Ketika koalisi tambun mengalami degradasi akibat hal yang di luar bayangan, pertanyaan eksitensial yang kemudian muncul adalah, “sekarang siapakah kami sebenarnya?”. Di sini kepribadian sang pemimpin menjadi faktor penting. Ia memiliki pengaruh besar terhadap proses sosial dan politik kelompok. Kecuali ia sendiri mengalami disintegrasi personalitas, sang pemimpin memiliki kartu truf dan inisiatip untuk menjinakkan sentimen kelompok. Ia dapat memimpin kelompok baik untuk hidup berdampingan secara damai dengan “orang sebelah”, maupun menjadi bahan bakar untuk memulai dan menyalakan perang. Setidaknya, ini yang ditulis Volkan (2004), “Blind Trust: Large Groups and Their Leaders in Times of Crisis and Terror”.

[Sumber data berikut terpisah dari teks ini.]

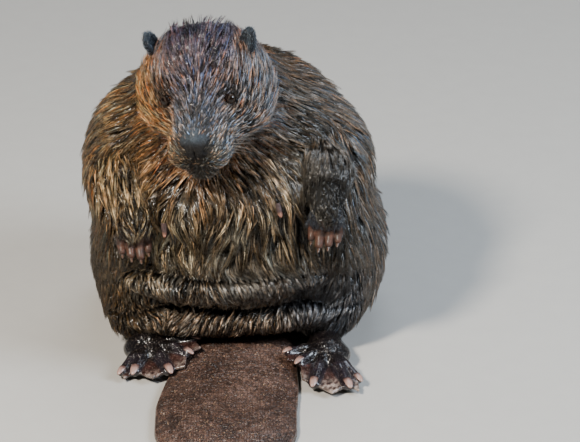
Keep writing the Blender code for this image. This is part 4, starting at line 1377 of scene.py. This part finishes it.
# Toe tips from the inner to the outer one, with each toe's radius
TOES = {
    "left": (
        ((58, -145, 24), 5.5),
        ((70, -161, 20), 6),
        ((85, -192, 10), 7),
        ((121, -195, 10), 7),
        ((132, -180, 9), 6),
    ),
    "right": (
        ((-44, -120, 26.5), 5.5),
        ((-51, -146, 23.5), 6),
        ((-71, -169, 14), 7),
        ((-107, -163, 10), 7),
        ((-121, -161, 8), 6),
    ),
}
WEB_THICKNESS, WEB_BULGE = 4.4, 0.4


def finger_joints(side, digit):
    """Knuckle, middle joint and tip of one finger, curled towards the belly."""
    across, length, _, behind = FINGERS[digit]
    aim, spread, back = paw_frame(side)
    across = across if side == "left" else -across
    knuckle = WRIST[side] + aim * 14 + spread * across + aim * 6 + back * behind
    middle = knuckle + (aim * 0.95 + back * 0.15) * length * 0.5
    tip = middle + (aim * 0.8 - back * 0.55) * length * 0.5
    return knuckle, middle, tip


def forepaw_field(p, side):
    """Wrist, palm and fingers; each finger thicker at its joints."""
    aim, spread, back = paw_frame(side)
    wrist, elbow = WRIST[side], ELBOW[side]
    field = ball(p, wrist + aim * 12, (17, 9.5, 15), np.column_stack([spread, back, aim]))
    field = melt(field, limb(p, wrist, wrist + (elbow - wrist) * 0.4, 12, 13), 8)
    for digit, (_, _, radius, _) in enumerate(FINGERS):
        knuckle, middle, tip = finger_joints(side, digit)
        r = radius * 0.95
        finger = melt(limb(p, knuckle, middle, r, r * 0.92), limb(p, middle, tip, r, r * 0.82), 1.2)
        finger = melt(finger, ball(p, middle + back * 0.6, (r * 1.02,) * 3), 2)
        field = melt(field, finger, 0.9)
    return field


def toe_joints(side, digit):
    """Root, knuckle and tip of one toe, the knuckle arched above the line between them."""
    tip = np.array(TOES[side][digit][0], float)
    root = BALL_OF_FOOT[side] + (tip - BALL_OF_FOOT[side]) * 0.12
    knuckle = root + (tip - root) * 0.55 + np.array([0, 0, 3.5])
    return root, knuckle, tip


def web_field(p, ankle, first, second):
    """A thin fan of skin between two toes: a flat plate whose edge bulges out past the toe tips."""
    a, b = first - ankle, second - ankle
    q = p - ankle
    height = q @ unit(np.cross(a, b))
    gram = np.array([[a @ a, a @ b], [a @ b, b @ b]])
    u, v = np.moveaxis(np.stack([q @ a, q @ b], -1) @ np.linalg.inv(gram), -1, 0)
    reach = 1 + WEB_BULGE * np.minimum(np.maximum(u, 0), np.maximum(v, 0))
    size = np.linalg.norm(a + b) / 2
    inside = np.maximum.reduce([-u * size * 0.7, -v * size * 0.7, (u + v - reach) * size])
    return np.maximum(np.abs(height) - WEB_THICKNESS / 2 * 0.8, inside)


def toes_field(p, side):
    """The five toes, each a little thicker at the root."""
    field = np.full(p.shape[:-1], 1e3)
    for digit, (_, radius) in enumerate(TOES[side]):
        root, knuckle, tip = toe_joints(side, digit)
        r = radius * 0.9
        toe = melt(limb(p, root, knuckle, 8, r), limb(p, knuckle, tip, r, radius * 0.85), 3)
        field = melt(field, toe, 3)
    return field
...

Volcan menganalisis sosok pemimpin yang “reparatif” atau, sebaliknya, yang “merusak” ketika kelompok berada dalam kondisi degradasi. Ia punya peluang untuk memperkuat identitas kelompok yang terancam agar tak mendevaluasi dan merusak kelompok lain. Langkah “reparasi” dimaksudkan sebagai langkah meningkatkan dan memodifikasi identitas kelompok ke arah pembangunan identitas baru atau, sebaliknya, menegaskan identitas yang ada dengan cara menghancurkan kelompok lain sebagai lawan satu-satunya. Dalam hal ini terdapat lima langkah sang pemimpin untuk merusak:
- Meningkatkan rasa “sama rata sama rasa” sebagai sesama korban penumpang kapal kelompok besar koalisi dengan melancarkan serangan bertubi ke pihak yang diposisikan sebagai musuh,
- Mengaktifkan kembali trauma yang dipilih secara purposif sehingga membangkitkan emosi.
- Meningkatkan rasa “kekitaan.”
- Mendevaluasi pihak musuh ke tingkat yang paling tidak manusiawi melalui dehumanisasi.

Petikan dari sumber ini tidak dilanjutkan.